Ratio vs. Obiter: Ratio - statutory record-keeping and reversal obligations under rule 6(3) are engaged only when the assessee manufactures distinct final products (dutiable and exempt) and uses input services for both; incidental by-products do not mandate separate accounts/reversal. Obiter - generalized statements that excavation of clay cannot be equated to an unintended by-product were not accepted as applicable to the facts here.
Conclusion: No duty to maintain separate records or to reverse CENVAT credit under rule 6(3) arises on the facts where clay is an incidental by-product; the Commissioner's demand and direction for recovery under rule 14 based on failure to reverse/maintain records cannot be sustained.
Cross-reference of issues
The conclusions on Issues 1-3 are interdependent: the factual characterisation of clay as an unavoidable by-product (Issue 2) informs the legal applicability of rule 6(3)(b) (Issue 1) and the resulting record-keeping/reversal obligations (Issue 3). The Tribunal's prior decision treating similar materials as by-products and relying on Board para 3.7 is treated as directly applicable and determinative on these linked questions.

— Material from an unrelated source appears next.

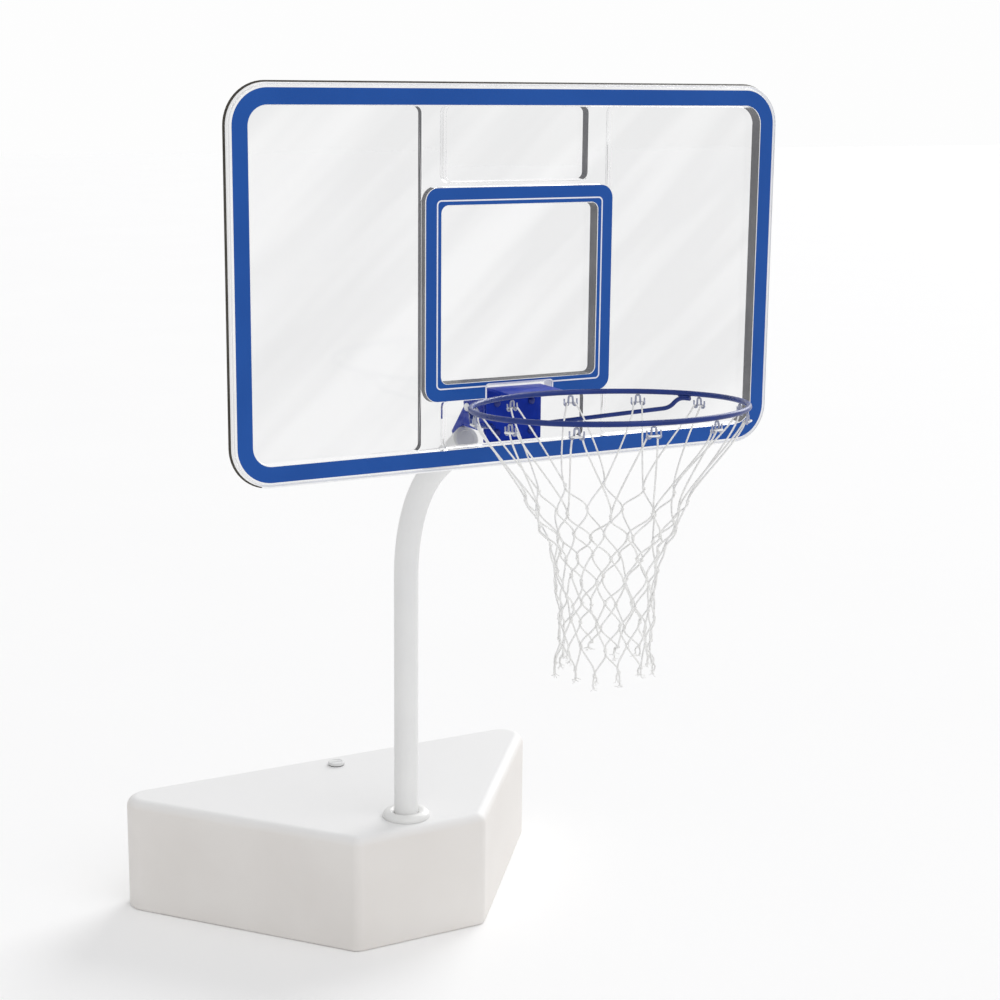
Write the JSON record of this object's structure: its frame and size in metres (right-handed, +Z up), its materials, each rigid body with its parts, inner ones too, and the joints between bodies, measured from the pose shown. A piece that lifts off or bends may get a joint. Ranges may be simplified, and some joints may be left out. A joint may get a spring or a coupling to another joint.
{
  "type": "poolside basketball hoop",
  "caption": "Free-standing basketball hoop for a pool edge: low weighted tank, bent pole, clear moulded backboard with blue border and target, small rim and white net.",
  "frame": {"origin": "on the floor, on the axis of the upright pole", "axes": "+Z up; -Y towards the water, the side that the board faces; +X to the right of a player in the water who faces the board, so the object is symmetric about X = 0, except its cross bolts"},
  "size_m": [1.118, 1.4225, 1.776],
  "materials": {
    "tank_white": "satin, lightly textured rotomoulded polyethylene",
    "water": "stands in for water, never seen",
    "light_grey_plastic": "satin moulded plastic",
    "cap_grey": "satin moulded plastic",
    "seal_rubber": "matt",
    "pole_paint": "light grey powder coat",
    "clear_sheet": "clear glossy moulded polycarbonate",
    "blue_print": "glossy blue film on the front of the clear sheet",
    "white_print": "glossy white film line",
    "blue_steel": "royal blue powder coat",
    "bright_steel": "zinc plated",
    "hook_wire": "galvanised wire",
    "net_twine": "white twisted twine"
  },
  "bodies": {
    "tank": {"base_tank": "tank_white", "water_ballast": "water", "pole_sleeve": "light_grey_plastic"},
    "collar": {"pole_collar": "tank_white"},
    "pole": {"pole": "pole_paint", "pole_foot_plug": "seal_rubber", "pole_end_cap": "light_grey_plastic", "pole_head_lug": "pole_paint", "board_carrier": "blue_steel", "head_bolt_1": "bright_steel", "head_bolt_2": "bright_steel", "head_nut_1": "bright_steel", "head_nut_2": "bright_steel", "backboard_sheet": "clear_sheet", "border_band": "blue_print", "target_frame": "blue_print", "target_pinstripe": "white_print", "rim_bracket": "blue_steel", "rim_bolt_1": "blue_steel", "rim_bolt_2": "blue_steel", "rim_bolt_3": "blue_steel", "rim_bolt_4": "blue_steel", "rim_nut_1": "bright_steel", "rim_nut_2": "bright_steel", "rim_nut_3": "bright_steel", "rim_nut_4": "bright_steel", "rim_ring": "blue_steel", "brace_left": "blue_steel", "brace_right": "blue_steel", "net_hook_01": "hook_wire", "net_hook_02": "hook_wire", "net_hook_03": "hook_wire", "net_hook_04": "hook_wire", "net_hook_05": "hook_wire", "net_hook_06": "hook_wire", "net_hook_07": "hook_wire", "net_hook_08": "hook_wire", "net_hook_09": "hook_wire", "net_hook_10": "hook_wire", "net_hook_11": "hook_wire", "net_hook_12": "hook_wire", "net": "net_twine"},
    "gasket": {"fill_cap_gasket": "seal_rubber"},
    "cap": {"fill_cap": "cap_grey"}
  },
  "joints": [
    {"name": "pole_swivel", "type": "hinge", "parent": "tank", "child": "collar", "pos_m": [0, 0, 0.25], "axis": [0, 0, 1], "continuous": true},
    {"name": "pole_lift", "type": "slide", "parent": "collar", "child": "pole", "axis": [0, 0, 1], "range_m": [0, 0.24]},
    {"name": "cap_rise", "type": "slide", "parent": "tank", "child": "gasket", "axis": [0, 0, 1], "range_m": [0, 0.009]},
    {"name": "cap_turn", "type": "hinge", "parent": "gasket", "child": "cap", "pos_m": [0, 0.356, 0.25], "axis": [0, 0, 1], "range_deg": [0, 1080]}
  ],
  "couplings": [
    {"joint": "cap_rise", "follows": "cap_turn", "m_per_rad": 0.0004774}
  ]
}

Final Disposition (legal conclusion)
The demand under rule 6(3)(b) and consequent recovery under rule 14, including interest and penalty insofar as founded on the premise that clay was a manufactured exempted final product requiring reversal and separate records, was set aside; the Tribunal allowed the appeal on the stated legal and factual basis that clay is an unavoidable by-product/waste arising in lignite excavation and does not attract rule 6 reversal.